Records from a data collection
• • • • •
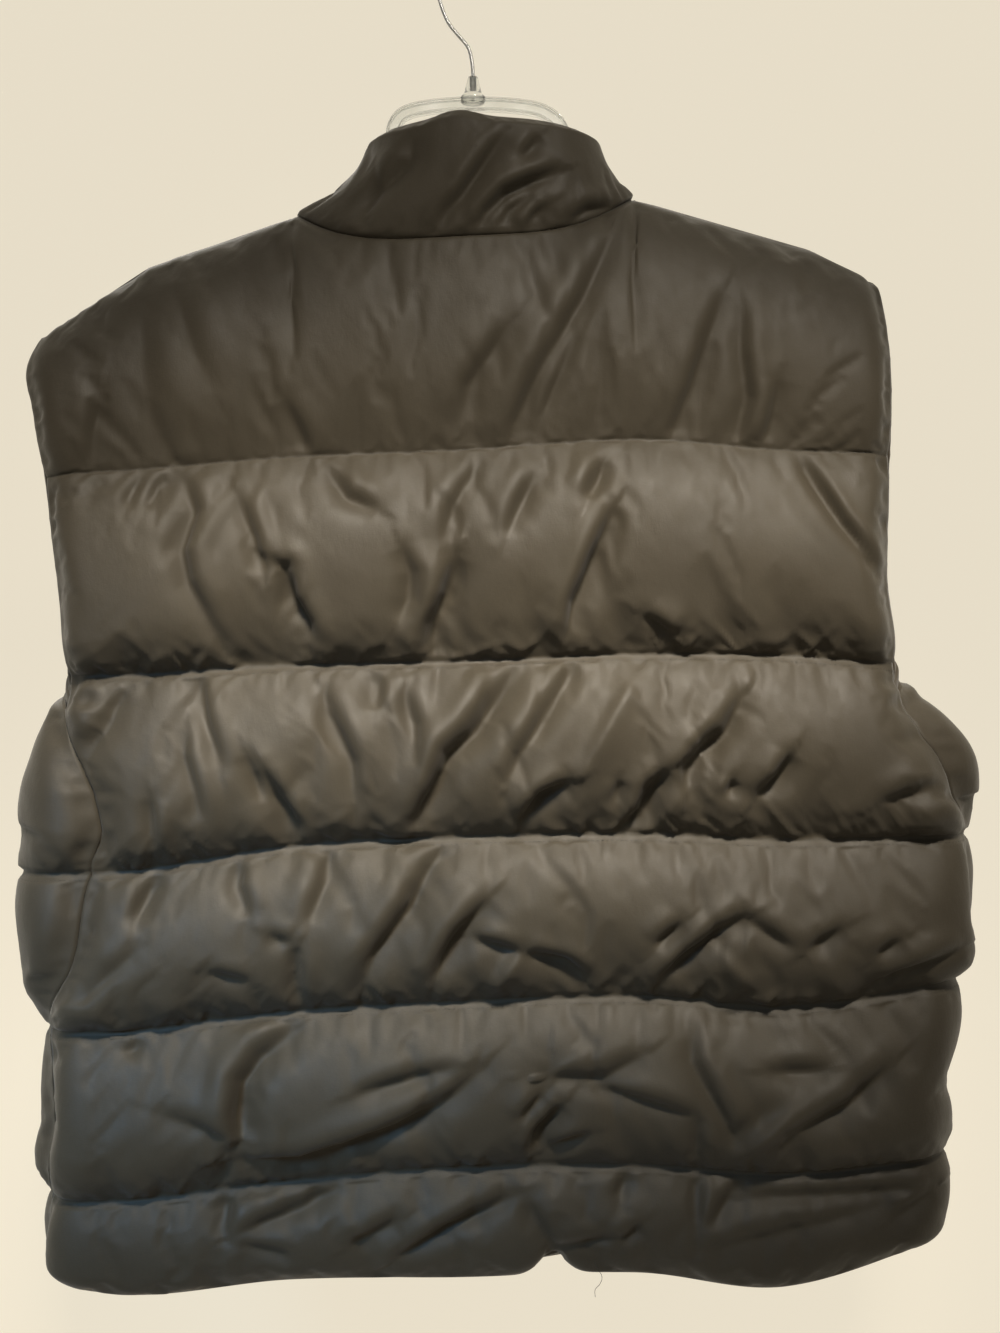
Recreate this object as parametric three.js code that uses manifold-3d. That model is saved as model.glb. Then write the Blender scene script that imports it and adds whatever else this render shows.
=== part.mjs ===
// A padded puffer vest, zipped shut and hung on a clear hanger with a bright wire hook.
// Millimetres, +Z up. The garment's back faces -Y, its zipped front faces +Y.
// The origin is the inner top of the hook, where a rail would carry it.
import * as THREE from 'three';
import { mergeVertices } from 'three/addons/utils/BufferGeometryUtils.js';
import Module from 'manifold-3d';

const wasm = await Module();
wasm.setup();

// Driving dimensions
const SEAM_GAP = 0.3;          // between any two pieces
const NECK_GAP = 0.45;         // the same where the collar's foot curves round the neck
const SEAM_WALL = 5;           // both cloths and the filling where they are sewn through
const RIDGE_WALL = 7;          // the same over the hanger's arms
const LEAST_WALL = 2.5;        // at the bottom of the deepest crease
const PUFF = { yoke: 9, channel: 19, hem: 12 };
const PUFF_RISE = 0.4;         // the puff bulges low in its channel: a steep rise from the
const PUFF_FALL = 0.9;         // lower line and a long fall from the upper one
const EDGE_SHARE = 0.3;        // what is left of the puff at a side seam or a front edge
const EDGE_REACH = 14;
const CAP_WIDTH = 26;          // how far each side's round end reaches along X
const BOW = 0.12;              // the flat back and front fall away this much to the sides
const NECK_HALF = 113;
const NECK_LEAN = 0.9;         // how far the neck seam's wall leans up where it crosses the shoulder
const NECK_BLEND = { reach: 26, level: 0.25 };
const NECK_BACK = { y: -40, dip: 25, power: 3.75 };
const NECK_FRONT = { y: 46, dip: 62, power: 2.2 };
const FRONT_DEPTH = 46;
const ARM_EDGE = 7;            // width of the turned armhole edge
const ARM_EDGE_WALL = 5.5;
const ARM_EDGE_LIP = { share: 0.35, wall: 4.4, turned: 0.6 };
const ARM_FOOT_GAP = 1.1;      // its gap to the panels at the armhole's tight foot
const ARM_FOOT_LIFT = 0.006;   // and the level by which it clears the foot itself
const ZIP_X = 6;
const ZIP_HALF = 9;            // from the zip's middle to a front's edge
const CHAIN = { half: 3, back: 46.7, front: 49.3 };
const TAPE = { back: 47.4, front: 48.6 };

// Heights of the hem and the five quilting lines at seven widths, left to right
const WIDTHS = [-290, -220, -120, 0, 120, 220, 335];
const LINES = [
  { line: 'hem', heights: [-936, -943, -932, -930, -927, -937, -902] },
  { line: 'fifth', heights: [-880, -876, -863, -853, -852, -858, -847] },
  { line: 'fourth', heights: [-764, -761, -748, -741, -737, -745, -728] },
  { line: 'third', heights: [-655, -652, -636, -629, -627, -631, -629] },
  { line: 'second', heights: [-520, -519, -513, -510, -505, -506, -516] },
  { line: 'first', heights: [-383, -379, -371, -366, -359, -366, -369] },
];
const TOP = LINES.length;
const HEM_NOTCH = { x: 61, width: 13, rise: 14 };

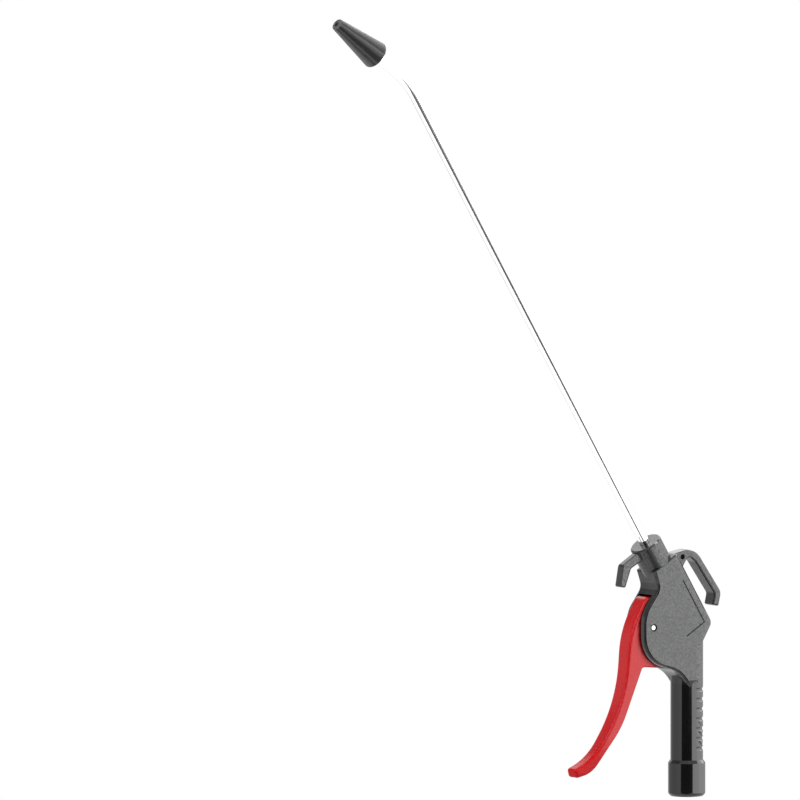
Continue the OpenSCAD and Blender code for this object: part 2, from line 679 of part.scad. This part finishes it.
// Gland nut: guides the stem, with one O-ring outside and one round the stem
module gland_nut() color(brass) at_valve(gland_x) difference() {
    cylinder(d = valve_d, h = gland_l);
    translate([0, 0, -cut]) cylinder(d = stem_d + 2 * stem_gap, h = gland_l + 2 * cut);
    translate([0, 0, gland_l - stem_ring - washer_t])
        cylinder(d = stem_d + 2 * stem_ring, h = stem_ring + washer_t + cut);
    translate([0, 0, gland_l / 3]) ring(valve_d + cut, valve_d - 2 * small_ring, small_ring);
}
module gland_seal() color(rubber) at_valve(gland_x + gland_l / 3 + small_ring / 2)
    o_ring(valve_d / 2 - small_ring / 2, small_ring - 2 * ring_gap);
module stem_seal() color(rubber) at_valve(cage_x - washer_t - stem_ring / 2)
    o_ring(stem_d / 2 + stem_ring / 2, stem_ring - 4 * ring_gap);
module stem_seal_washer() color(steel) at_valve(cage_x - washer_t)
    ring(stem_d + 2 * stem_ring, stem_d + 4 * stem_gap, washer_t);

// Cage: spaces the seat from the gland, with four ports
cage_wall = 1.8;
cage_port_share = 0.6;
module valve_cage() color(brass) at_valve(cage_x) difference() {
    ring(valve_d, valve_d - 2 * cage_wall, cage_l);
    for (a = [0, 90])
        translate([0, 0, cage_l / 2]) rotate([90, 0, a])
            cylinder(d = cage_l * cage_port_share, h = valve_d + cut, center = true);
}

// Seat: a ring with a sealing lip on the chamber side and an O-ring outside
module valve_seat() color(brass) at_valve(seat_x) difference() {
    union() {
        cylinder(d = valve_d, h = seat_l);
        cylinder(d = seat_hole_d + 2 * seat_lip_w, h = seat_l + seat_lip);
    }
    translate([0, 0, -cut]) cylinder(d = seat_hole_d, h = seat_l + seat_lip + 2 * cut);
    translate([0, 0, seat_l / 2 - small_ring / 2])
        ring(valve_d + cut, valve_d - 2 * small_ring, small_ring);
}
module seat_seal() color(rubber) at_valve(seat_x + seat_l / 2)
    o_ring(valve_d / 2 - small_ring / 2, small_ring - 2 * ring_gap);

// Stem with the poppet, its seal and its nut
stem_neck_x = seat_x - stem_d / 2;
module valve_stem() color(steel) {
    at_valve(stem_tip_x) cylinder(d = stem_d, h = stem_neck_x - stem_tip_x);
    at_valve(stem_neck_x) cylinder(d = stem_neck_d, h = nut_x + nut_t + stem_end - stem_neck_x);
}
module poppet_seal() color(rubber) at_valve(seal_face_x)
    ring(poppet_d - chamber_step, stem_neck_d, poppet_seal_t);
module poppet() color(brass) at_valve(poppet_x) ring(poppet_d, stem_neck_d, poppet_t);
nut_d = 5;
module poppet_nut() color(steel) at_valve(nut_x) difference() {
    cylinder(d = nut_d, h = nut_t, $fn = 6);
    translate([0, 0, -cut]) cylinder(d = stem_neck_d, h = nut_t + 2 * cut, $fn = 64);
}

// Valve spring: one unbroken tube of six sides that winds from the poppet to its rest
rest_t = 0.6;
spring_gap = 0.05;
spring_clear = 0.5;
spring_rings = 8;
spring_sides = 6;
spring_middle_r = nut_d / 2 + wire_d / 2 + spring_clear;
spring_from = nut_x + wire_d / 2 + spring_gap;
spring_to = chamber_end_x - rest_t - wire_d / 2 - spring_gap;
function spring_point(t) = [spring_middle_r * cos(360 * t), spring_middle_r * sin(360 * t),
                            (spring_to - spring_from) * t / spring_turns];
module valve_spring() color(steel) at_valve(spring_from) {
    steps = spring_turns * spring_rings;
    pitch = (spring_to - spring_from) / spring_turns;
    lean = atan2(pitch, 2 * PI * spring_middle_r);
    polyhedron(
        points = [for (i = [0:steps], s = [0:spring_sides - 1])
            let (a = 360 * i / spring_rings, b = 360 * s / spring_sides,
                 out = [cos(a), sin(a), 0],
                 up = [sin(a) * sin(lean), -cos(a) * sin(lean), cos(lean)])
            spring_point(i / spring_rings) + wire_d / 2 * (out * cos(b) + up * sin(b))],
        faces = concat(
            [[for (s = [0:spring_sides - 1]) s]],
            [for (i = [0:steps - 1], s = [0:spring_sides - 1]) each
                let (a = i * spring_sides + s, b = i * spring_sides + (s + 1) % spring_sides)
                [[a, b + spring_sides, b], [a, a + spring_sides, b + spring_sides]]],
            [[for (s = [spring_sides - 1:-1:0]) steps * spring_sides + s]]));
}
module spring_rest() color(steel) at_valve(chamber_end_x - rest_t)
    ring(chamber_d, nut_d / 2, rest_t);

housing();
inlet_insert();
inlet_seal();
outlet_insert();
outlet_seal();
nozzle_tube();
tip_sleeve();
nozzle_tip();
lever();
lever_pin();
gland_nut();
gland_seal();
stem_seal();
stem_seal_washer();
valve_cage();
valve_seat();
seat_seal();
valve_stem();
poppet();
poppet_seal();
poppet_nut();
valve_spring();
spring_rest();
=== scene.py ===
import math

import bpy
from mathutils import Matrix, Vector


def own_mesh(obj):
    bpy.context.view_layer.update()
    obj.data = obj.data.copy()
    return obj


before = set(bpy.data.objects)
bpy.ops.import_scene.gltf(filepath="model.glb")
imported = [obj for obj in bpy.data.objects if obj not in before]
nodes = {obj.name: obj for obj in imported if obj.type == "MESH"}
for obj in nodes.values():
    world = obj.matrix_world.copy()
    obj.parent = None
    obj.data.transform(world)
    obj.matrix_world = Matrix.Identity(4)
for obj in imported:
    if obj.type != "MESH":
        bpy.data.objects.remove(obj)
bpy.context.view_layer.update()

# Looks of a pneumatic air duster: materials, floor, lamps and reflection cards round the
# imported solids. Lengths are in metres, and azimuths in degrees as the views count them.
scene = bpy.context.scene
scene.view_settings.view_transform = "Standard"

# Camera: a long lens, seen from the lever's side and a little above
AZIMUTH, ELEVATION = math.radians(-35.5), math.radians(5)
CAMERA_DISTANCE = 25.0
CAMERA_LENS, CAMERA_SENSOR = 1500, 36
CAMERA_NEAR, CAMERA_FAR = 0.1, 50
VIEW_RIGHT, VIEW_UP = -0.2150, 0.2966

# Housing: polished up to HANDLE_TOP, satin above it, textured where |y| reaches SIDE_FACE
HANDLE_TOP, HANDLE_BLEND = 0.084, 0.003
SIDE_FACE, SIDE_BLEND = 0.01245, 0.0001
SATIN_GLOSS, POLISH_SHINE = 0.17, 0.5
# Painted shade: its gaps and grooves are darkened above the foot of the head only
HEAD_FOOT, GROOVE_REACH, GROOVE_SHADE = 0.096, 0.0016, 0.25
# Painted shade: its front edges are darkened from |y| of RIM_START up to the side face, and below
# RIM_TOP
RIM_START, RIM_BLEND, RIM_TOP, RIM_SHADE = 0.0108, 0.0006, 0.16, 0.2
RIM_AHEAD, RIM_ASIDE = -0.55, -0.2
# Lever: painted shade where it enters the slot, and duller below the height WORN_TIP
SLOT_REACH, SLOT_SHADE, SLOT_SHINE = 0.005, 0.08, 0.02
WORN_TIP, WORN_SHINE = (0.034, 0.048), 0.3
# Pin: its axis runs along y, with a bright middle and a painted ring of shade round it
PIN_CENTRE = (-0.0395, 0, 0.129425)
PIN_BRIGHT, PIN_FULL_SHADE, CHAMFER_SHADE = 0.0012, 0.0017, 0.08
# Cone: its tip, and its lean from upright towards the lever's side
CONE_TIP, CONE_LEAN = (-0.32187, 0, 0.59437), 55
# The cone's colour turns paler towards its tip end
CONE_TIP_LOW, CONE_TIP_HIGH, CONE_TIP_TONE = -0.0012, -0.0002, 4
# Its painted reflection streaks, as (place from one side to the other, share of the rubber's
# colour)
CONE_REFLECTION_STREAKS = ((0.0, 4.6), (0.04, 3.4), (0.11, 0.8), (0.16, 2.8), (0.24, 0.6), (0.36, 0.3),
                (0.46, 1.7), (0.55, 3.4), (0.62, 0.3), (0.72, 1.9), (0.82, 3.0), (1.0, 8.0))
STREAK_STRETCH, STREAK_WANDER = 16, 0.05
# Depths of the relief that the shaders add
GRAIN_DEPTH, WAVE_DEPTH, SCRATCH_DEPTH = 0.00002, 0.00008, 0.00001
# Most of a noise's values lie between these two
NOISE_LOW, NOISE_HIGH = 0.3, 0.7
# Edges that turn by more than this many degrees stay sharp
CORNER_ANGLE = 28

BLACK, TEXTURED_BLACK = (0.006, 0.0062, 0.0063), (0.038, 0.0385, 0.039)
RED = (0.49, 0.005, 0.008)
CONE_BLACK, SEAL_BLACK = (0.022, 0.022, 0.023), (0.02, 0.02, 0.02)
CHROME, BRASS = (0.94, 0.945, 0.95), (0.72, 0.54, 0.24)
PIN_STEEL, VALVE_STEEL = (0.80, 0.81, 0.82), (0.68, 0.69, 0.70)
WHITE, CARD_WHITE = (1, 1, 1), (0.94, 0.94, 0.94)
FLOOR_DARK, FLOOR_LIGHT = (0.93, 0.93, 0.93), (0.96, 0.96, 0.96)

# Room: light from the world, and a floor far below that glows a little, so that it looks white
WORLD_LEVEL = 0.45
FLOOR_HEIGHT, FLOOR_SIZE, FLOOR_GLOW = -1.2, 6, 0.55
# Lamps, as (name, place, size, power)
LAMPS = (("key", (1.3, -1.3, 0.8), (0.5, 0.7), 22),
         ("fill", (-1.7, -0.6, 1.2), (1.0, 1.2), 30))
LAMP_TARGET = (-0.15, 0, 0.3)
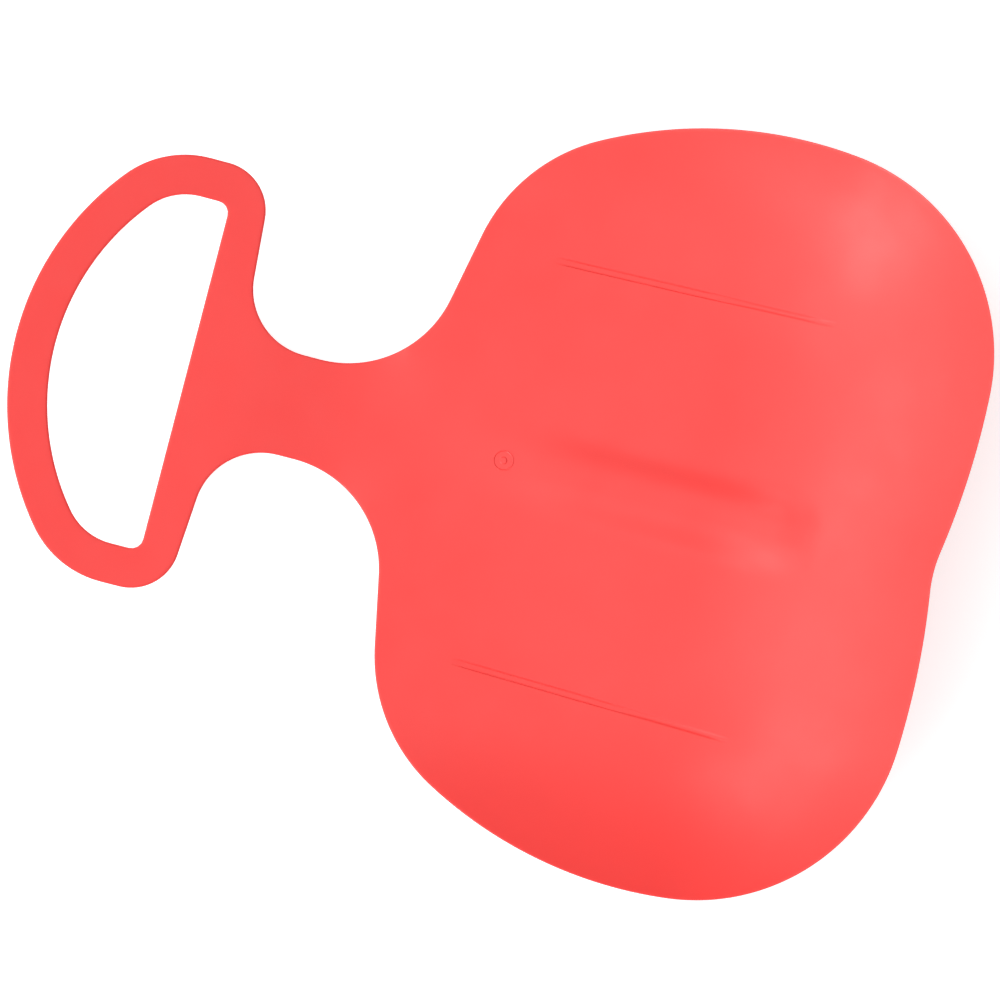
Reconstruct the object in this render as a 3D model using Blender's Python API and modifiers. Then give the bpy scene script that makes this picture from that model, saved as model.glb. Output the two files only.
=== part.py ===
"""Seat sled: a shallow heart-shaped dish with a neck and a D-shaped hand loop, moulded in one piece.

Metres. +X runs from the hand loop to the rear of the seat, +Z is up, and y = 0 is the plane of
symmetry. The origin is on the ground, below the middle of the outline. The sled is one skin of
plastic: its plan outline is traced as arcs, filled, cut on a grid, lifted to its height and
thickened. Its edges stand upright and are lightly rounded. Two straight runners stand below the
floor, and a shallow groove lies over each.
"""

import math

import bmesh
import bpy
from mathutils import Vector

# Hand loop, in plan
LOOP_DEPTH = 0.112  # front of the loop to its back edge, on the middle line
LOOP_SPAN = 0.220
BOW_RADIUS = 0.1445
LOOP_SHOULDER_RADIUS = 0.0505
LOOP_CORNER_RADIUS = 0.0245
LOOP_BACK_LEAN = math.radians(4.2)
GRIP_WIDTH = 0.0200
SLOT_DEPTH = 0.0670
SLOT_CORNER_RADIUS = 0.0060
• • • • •
WHAT TO PRODUCE: Output only the lines from the one containing "before = set(bpy.data.objects)" through the one containing "VIEW_RIGHT, VIEW_UP = -0.2150, 0.2966", inclusive, exactly as written.

WRITTEN ANSWER:
before = set(bpy.data.objects)
bpy.ops.import_scene.gltf(filepath="model.glb")
imported = [obj for obj in bpy.data.objects if obj not in before]
nodes = {obj.name: obj for obj in imported if obj.type == "MESH"}
for obj in nodes.values():
    world = obj.matrix_world.copy()
    obj.parent = None
    obj.data.transform(world)
    obj.matrix_world = Matrix.Identity(4)
for obj in imported:
    if obj.type != "MESH":
        bpy.data.objects.remove(obj)
bpy.context.view_layer.update()

# Looks of a pneumatic air duster: materials, floor, lamps and reflection cards round the
# imported solids. Lengths are in metres, and azimuths in degrees as the views count them.
scene = bpy.context.scene
scene.view_settings.view_transform = "Standard"

# Camera: a long lens, seen from the lever's side and a little above
AZIMUTH, ELEVATION = math.radians(-35.5), math.radians(5)
CAMERA_DISTANCE = 25.0
CAMERA_LENS, CAMERA_SENSOR = 1500, 36
CAMERA_NEAR, CAMERA_FAR = 0.1, 50
VIEW_RIGHT, VIEW_UP = -0.2150, 0.2966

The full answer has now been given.